Give back the exact lines spanning from the line with "up = rest_direction(path_edges)" to the line with "obj.parent = empty", with both of those lines included and no others.

## Dataset records
__________
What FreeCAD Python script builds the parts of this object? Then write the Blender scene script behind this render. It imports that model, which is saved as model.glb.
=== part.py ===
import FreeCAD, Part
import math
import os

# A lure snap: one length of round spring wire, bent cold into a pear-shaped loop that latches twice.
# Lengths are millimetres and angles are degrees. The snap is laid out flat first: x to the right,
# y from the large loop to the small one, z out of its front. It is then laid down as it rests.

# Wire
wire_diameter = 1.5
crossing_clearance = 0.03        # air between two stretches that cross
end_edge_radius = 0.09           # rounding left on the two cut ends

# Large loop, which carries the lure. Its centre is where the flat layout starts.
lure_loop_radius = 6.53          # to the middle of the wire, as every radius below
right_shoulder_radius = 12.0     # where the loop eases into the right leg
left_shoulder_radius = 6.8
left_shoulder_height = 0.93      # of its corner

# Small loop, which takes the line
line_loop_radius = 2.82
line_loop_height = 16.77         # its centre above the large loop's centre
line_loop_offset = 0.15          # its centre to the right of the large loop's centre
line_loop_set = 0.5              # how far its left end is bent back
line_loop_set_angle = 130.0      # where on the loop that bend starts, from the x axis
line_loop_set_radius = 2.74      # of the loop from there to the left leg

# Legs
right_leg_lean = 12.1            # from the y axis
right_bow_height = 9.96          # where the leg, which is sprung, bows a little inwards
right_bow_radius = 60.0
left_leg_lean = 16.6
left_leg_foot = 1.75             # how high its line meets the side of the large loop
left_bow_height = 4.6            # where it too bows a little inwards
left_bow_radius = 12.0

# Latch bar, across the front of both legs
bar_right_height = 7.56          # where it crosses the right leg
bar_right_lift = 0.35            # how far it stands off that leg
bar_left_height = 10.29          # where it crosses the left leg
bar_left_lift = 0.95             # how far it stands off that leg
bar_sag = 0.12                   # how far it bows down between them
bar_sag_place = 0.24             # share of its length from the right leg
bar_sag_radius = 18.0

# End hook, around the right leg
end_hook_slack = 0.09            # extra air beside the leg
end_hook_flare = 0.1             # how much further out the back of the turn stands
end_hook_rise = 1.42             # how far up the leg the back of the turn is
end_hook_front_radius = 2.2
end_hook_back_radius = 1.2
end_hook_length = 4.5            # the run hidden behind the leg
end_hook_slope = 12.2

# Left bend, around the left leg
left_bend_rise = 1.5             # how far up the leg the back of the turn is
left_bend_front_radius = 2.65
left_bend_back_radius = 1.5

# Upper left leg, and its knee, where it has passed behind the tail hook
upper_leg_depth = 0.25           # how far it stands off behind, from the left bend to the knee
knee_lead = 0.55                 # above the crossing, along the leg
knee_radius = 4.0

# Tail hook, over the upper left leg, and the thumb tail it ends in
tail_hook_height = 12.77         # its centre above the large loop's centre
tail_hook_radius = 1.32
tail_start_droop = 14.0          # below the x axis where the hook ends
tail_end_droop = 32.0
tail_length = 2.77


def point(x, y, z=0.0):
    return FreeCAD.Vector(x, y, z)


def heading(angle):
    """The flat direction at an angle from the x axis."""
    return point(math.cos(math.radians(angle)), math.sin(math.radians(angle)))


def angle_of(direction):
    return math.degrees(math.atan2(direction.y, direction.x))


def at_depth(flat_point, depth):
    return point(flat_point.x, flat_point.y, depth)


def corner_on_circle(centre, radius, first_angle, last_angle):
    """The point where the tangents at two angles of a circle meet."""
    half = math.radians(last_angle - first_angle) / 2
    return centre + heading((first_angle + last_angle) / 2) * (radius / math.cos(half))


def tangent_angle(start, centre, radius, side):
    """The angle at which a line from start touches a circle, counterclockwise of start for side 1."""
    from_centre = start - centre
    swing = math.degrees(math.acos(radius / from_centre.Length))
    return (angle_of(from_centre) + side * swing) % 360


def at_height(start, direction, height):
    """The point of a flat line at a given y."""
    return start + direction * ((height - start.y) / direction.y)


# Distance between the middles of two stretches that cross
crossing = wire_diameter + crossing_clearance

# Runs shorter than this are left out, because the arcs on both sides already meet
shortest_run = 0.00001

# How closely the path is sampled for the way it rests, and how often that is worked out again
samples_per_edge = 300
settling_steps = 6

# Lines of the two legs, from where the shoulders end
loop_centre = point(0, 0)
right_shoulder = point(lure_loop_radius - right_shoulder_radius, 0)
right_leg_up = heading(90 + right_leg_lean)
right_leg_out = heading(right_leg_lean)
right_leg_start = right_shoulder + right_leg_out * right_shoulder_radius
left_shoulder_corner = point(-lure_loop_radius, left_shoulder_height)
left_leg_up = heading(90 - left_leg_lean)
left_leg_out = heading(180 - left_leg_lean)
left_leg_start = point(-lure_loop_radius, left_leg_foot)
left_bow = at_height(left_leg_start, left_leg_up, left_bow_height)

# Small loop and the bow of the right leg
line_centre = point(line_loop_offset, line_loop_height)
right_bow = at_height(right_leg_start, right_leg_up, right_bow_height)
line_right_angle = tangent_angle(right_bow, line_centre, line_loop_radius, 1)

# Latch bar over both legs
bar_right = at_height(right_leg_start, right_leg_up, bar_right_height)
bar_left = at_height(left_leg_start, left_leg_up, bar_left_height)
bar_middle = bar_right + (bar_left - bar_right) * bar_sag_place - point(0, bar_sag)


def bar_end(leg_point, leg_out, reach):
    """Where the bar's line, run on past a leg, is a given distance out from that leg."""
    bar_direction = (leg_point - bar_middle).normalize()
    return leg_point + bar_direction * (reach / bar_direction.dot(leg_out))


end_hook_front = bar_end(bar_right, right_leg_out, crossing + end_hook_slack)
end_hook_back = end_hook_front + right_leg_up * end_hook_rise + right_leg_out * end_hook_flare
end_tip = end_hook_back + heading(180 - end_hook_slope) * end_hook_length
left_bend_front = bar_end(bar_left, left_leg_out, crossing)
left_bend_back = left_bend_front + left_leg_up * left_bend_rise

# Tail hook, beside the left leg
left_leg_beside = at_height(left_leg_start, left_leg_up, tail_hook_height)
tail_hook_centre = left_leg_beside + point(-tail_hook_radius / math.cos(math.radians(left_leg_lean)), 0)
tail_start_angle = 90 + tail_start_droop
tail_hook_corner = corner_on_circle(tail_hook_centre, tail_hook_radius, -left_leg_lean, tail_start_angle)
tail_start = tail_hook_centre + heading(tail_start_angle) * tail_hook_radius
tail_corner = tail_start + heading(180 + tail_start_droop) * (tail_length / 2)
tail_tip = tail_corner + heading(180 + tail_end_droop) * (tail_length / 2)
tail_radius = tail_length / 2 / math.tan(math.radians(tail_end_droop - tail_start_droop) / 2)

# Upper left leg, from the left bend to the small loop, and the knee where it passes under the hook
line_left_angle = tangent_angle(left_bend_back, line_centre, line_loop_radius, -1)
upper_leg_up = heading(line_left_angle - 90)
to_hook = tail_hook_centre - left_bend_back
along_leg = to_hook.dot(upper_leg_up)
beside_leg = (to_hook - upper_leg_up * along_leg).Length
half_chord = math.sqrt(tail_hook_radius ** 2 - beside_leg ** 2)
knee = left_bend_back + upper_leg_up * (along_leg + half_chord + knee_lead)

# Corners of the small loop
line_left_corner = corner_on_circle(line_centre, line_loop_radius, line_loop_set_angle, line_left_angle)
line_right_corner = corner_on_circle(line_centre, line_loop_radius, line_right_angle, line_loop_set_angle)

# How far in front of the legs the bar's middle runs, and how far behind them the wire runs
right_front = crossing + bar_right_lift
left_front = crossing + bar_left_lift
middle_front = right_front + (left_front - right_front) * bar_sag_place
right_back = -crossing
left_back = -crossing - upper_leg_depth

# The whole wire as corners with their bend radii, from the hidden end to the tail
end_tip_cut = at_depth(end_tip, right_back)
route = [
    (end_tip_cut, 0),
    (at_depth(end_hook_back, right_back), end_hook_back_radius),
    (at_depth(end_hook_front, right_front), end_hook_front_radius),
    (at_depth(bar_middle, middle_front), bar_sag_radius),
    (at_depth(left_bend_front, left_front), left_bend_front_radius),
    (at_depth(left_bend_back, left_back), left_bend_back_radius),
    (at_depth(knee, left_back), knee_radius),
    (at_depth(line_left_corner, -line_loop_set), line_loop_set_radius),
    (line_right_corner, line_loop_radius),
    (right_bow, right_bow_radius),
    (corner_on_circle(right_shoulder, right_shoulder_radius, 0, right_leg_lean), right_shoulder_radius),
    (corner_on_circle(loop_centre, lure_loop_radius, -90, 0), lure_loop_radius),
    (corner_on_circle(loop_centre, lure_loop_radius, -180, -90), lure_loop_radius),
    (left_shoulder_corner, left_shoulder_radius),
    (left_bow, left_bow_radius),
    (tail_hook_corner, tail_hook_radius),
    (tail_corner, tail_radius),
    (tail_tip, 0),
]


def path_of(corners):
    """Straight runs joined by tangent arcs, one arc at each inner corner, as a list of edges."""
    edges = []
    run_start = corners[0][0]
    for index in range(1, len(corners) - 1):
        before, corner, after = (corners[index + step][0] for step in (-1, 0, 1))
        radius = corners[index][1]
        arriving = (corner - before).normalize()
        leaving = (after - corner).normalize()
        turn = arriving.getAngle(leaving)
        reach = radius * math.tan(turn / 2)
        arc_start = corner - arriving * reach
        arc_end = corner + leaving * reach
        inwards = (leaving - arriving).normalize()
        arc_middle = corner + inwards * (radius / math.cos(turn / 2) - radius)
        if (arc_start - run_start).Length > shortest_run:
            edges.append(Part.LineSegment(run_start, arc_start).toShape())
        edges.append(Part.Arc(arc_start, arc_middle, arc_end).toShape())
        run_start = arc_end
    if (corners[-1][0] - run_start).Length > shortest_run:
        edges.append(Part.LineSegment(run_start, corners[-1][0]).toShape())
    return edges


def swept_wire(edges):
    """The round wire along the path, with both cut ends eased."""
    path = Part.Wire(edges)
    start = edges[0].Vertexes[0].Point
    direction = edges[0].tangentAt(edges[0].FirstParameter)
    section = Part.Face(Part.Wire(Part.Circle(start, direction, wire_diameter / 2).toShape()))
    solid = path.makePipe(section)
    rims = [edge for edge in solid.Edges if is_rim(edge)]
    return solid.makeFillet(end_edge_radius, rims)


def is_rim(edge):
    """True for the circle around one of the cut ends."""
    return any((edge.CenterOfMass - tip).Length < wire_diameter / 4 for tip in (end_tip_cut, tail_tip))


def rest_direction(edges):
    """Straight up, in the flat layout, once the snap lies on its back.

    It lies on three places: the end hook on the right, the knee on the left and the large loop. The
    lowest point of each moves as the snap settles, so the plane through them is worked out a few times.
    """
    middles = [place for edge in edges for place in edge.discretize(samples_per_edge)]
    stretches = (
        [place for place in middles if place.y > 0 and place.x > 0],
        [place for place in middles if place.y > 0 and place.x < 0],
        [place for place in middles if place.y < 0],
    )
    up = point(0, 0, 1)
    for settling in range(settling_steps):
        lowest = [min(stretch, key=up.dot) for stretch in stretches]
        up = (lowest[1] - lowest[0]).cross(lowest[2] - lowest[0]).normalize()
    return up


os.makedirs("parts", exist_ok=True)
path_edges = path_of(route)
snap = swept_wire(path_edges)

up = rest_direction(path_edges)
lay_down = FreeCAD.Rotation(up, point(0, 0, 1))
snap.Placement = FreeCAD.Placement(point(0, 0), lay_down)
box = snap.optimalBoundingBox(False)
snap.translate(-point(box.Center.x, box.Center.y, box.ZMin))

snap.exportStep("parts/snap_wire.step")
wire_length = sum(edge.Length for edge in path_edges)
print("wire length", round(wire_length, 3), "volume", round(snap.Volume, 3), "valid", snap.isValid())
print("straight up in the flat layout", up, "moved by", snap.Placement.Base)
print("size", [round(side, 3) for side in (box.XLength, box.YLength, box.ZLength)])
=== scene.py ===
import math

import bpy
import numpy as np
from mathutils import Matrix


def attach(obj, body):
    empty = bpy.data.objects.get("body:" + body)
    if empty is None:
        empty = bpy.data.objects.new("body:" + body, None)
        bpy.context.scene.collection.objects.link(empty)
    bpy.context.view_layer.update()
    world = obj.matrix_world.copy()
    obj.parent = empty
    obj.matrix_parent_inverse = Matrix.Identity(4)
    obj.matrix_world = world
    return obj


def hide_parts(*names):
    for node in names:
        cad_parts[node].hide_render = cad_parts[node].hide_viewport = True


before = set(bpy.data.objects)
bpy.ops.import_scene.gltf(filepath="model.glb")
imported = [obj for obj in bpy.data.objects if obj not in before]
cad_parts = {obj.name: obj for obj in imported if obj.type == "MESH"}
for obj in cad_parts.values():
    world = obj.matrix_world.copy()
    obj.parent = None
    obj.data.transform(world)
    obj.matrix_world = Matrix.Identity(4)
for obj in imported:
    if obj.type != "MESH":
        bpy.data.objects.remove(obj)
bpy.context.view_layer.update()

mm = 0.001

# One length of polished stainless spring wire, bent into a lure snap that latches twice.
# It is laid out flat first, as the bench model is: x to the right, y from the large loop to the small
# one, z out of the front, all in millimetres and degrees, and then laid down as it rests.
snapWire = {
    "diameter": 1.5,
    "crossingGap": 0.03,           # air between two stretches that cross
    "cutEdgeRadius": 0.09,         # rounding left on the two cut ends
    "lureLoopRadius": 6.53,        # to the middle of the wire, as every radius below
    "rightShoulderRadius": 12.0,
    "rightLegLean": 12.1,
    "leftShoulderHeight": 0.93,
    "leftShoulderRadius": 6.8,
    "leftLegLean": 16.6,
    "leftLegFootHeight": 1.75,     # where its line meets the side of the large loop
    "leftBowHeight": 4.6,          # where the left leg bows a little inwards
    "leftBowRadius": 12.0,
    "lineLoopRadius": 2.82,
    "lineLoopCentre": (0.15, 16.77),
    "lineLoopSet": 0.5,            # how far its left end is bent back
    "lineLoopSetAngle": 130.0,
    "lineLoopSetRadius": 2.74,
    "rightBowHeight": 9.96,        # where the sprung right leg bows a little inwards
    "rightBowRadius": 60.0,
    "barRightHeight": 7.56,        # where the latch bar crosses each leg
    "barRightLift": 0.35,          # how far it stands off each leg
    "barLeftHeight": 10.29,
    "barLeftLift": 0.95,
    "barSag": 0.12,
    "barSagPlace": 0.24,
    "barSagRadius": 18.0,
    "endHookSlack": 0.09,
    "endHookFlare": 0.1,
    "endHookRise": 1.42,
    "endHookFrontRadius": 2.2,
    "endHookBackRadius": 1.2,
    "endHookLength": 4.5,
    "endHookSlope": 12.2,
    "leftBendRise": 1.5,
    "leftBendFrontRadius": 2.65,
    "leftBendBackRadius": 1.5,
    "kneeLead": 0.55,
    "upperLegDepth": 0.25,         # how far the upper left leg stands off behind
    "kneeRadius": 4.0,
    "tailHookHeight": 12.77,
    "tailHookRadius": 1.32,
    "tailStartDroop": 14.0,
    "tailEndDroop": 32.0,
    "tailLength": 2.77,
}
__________
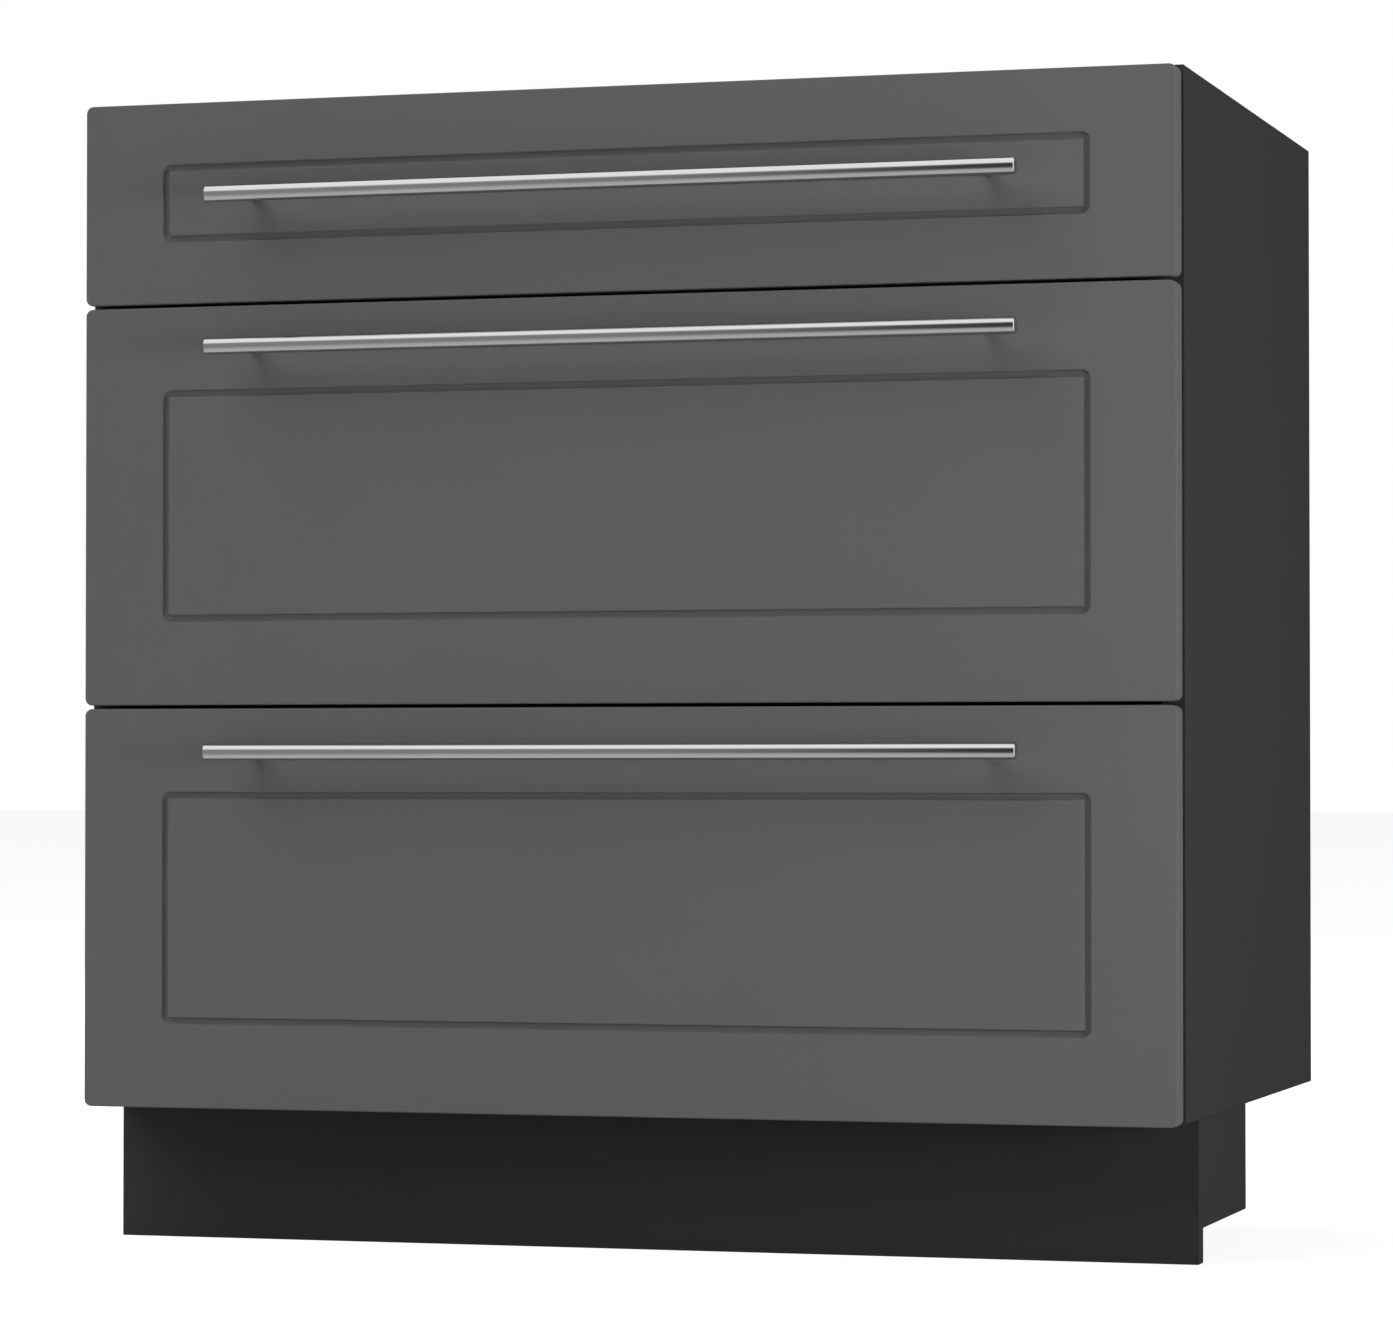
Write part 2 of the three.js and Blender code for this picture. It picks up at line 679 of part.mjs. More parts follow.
__________
## Answer to this exercise
up = rest_direction(path_edges)
lay_down = FreeCAD.Rotation(up, point(0, 0, 1))
snap.Placement = FreeCAD.Placement(point(0, 0), lay_down)
box = snap.optimalBoundingBox(False)
snap.translate(-point(box.Center.x, box.Center.y, box.ZMin))

snap.exportStep("parts/snap_wire.step")
wire_length = sum(edge.Length for edge in path_edges)
print("wire length", round(wire_length, 3), "volume", round(snap.Volume, 3), "valid", snap.isValid())
print("straight up in the flat layout", up, "moved by", snap.Placement.Base)
print("size", [round(side, 3) for side in (box.XLength, box.YLength, box.ZLength)])
=== scene.py ===
import math

import bpy
import numpy as np
from mathutils import Matrix


def attach(obj, body):
    empty = bpy.data.objects.get("body:" + body)
    if empty is None:
        empty = bpy.data.objects.new("body:" + body, None)
        bpy.context.scene.collection.objects.link(empty)
    bpy.context.view_layer.update()
    world = obj.matrix_world.copy()
    obj.parent = empty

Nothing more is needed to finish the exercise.